The third-generation SUV has led Nio‘s premium push since deliveries began in late September, reaching its 100,000th delivery in 215 days.
It has ranked first in China’s segment for vehicles priced above 400,000 yuan for five consecutive months, regardless of powertrain.
The model’s rising share of the sales mix is what lifted the average selling price and, with it, the vehicle margin that Lee flagged as the quarter’s clearest improvement.
Nio is set to follow it with the ES9, an executive flagship that launches and begins deliveries on May 27, and a five-seat version of the ES8 later in the year.
Guidance Underpinned the Raise
Lee’s reference to a “strong guide” pointed to second-quarter targets well above the quarter just reported.
Nio guided deliveries to between 110,000 and 115,000 vehicles, up 52.7% to 59.6% year over year, and revenue of 32.78 billion to 34.44 billion yuan, up 72.4% to 81.2%
The company delivered 29,356 vehicles in April, up 22.8% year over year, the first month of a quarter management expects to ramp steeply as new models reach the market.
The Bullish Crowd
Bernstein’s restraint stood out in a week of upgrades.

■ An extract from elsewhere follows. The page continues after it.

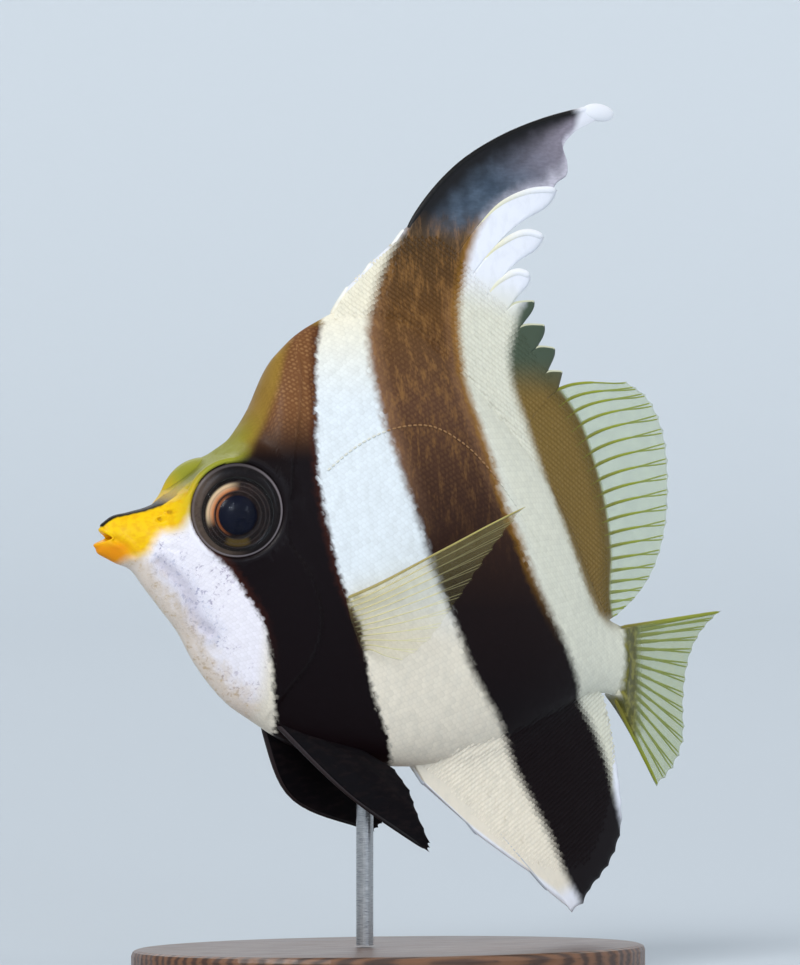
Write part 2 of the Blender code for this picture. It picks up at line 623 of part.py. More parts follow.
def main():
    """Builds every node."""
    remove_all()
    finishes = {
        "white": material("pearl_white", (0.86, 0.85, 0.80), 0.35),
        "dark": material("band_brown_black", (0.035, 0.018, 0.014), 0.4),
        "olive": material("ray_olive_yellow", (0.42, 0.46, 0.10), 0.4),
        "pale": material("clear_yellow", (0.85, 0.80, 0.45), 0.35),
    }
    make_flesh(finishes["white"], finishes["white"])
    make_eyes(material("eye_dark", (0.02, 0.02, 0.03), 0.05))
    make_unpaired_fins(finishes)
    make_paired_fins(finishes)
    make_stand(material("brushed_steel", (0.6, 0.6, 0.6), 0.3, 1.0),
               material("dark_wood", (0.09, 0.045, 0.025), 0.45))


main()
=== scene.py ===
"""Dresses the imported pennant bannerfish: skin, scales, eyes, fins and stand.

Sizes are in millimetres and become metres when a mesh is made. The fish is shaped straight and
then turned with its tail's swing. It faces -X, and its left side is -Y. The numbers in the
finishes are heights, places along the fish and depths inside a border, in millimetres too, or
shares of the way along and across a fin.
"""

import logging
import math
from collections.abc import Callable, Sequence
from dataclasses import dataclass, field
from enum import Enum

import bpy
import numpy as np
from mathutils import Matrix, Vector
from mathutils.bvhtree import BVHTree


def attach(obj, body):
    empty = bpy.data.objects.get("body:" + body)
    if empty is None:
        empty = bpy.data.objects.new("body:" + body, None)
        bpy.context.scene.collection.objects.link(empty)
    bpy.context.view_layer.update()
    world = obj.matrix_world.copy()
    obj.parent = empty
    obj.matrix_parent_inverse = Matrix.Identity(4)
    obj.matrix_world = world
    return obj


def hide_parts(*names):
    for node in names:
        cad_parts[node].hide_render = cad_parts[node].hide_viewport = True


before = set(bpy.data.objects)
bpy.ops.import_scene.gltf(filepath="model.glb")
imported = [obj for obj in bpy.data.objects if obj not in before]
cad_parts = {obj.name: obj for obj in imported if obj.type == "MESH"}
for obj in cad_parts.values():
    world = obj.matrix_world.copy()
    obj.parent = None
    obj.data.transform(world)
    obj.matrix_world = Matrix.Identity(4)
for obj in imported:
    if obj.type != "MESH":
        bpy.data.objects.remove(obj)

LOG = logging.getLogger("bannerfish")
MM = 0.001
IMAGE_HEIGHT = 965
MM_PER_PIXEL = 0.145
CAMERA_TURN = math.radians(-24)
CAMERA_DISTANCE = 1200.0
FRAME_CENTRE = (1.45, 72.3)
SLOPE_STEP = 0.3  # how far to each side a border's slope is measured, in millimetres
FAR = 9.0  # the distance given to a corner that is nowhere near a fold or nostril
PATCH = 0.003  # how much of the unwrap one scale takes up

Array, Material, Thing = np.ndarray, bpy.types.Material, bpy.types.Object
Line = Callable[[Array], Array]
Faces = list[tuple[int, ...]]
Finishes = dict[str, Material]


class Side(Enum):
    """A side of the fish, by the sign of y."""

    LEFT = -1
    RIGHT = 1


def curve(points: Sequence[tuple[float, float]]) -> Line:
    """A smooth curve through points whose first number rises.

    Args:
        points: Pairs of place and value.

    Returns:
        A function that gives the value at any place.
    """
    table = np.array(points, float)
    xs, values = table[:, 0], table[:, 1]
    slopes = np.gradient(values, xs)

    def at(x: Array) -> Array:
        """The value at x."""
        x = np.clip(x, xs[0], xs[-1])
        i = np.clip(np.searchsorted(xs, x, side="right") - 1, 0, len(xs) - 2)
        h = xs[i + 1] - xs[i]
        t = (x - xs[i]) / h
        start = (1 + 2 * t) * (1 - t) ** 2 * values[i] + t * (1 - t) ** 2 * h * slopes[i]
        end = t * t * (3 - 2 * t) * values[i + 1] + t * t * (t - 1) * h * slopes[i + 1]
        return start + end

    return at


def path(points: Sequence[Sequence[float]]) -> Line:
    """A smooth line through points, run from 0 to 1.

    Args:
        points: Points in two or three dimensions.

    Returns:
        A function that gives the point at any share of the line's length.
    """
    spots = np.array(points, float)
    along = np.concatenate([[0], np.cumsum(np.linalg.norm(np.diff(spots, axis=0), axis=1))])
    parts = [curve(np.column_stack([along / along[-1], column])) for column in spots.T]
    return lambda t: np.stack([part(np.asarray(t, float)) for part in parts], axis=-1)


def between(first: Line, second: Line, share: float) -> Line:
    """A line part of the way from one line to another."""
    return lambda t: first(t) * (1 - share) + second(t) * share


def first_part(line: Line, end: float) -> Line:
    """The first part of a line, up to a share of its length."""
    return lambda t: line(np.asarray(t) * end)


def rise(value: Array, low: float, high: float) -> Array:
    """An eased step from 0 at low to 1 at high."""
    share = np.clip((value - low) / (high - low), 0, 1)
    return share * share * (3 - 2 * share)


def distance_to(line: Sequence[tuple[float, float]], x: Array, z: Array) -> Array:
    """The distance from points (x, z) to a bent line.

    Args:
        line: The line's corners.
        x: Places along the fish.
        z: Heights.

    Returns:
        The distance of each point, in millimetres.
    """
    best = np.full(np.shape(x), 1e3)
    corners = path(line)(np.linspace(0, 1, 25))
    for (ax, az), (bx, bz) in zip(corners[:-1], corners[1:]):
        length = (bx - ax) ** 2 + (bz - az) ** 2
        t = np.clip(((x - ax) * (bx - ax) + (z - az) * (bz - az)) / length, 0, 1)
        best = np.minimum(best, np.hypot(x - ax - t * (bx - ax), z - az - t * (bz - az)))
    return best


def steepness(line: Line, place: Array) -> Array:
    """How many times longer a distance to a line is along one axis than square to it."""
    slope = (line(place + SLOPE_STEP) - line(place - SLOPE_STEP)) / (2 * SLOPE_STEP)
    return np.sqrt(1 + slope * slope)


def unit(arrows: Array) -> Array:
    """Arrows brought to length 1, with their parts along the last axis."""
    return arrows / np.maximum(np.linalg.norm(arrows, axis=-1, keepdims=True), 1e-9)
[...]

Citi raised its target to $8.20 while keeping a Buy rating, and CMB International upgraded the stock to Buy with a $7.00 target, its first such call in roughly three years.
Bank of America, which held Neutral, nudged its target to $6.80, wary of margin pressure from rising raw-material costs.
Bernstein’s $6.00 sits at the bottom of that group, paired with the only rating that signals neither conviction nor concern.
A Slide That Defied the Upgrades
The analyst optimism did little for the stock.
Nio‘s US-listed shares were trading 5.54% lower at $5.29 in Friday’s pre-market session, with the Hong Kong-listed shares closing 0.4% lower at HK$42.78.
The decline owed partly to a broad sell-off in US-listed Chinese stocks, after Beijing escalated a crackdown on the offshore brokers that channel mainland money into those shares.
Nio had also reversed sharply during Thursday’s earnings call after management warned of the same cost inflation that has kept Bernstein on the sidelines for nearly five years.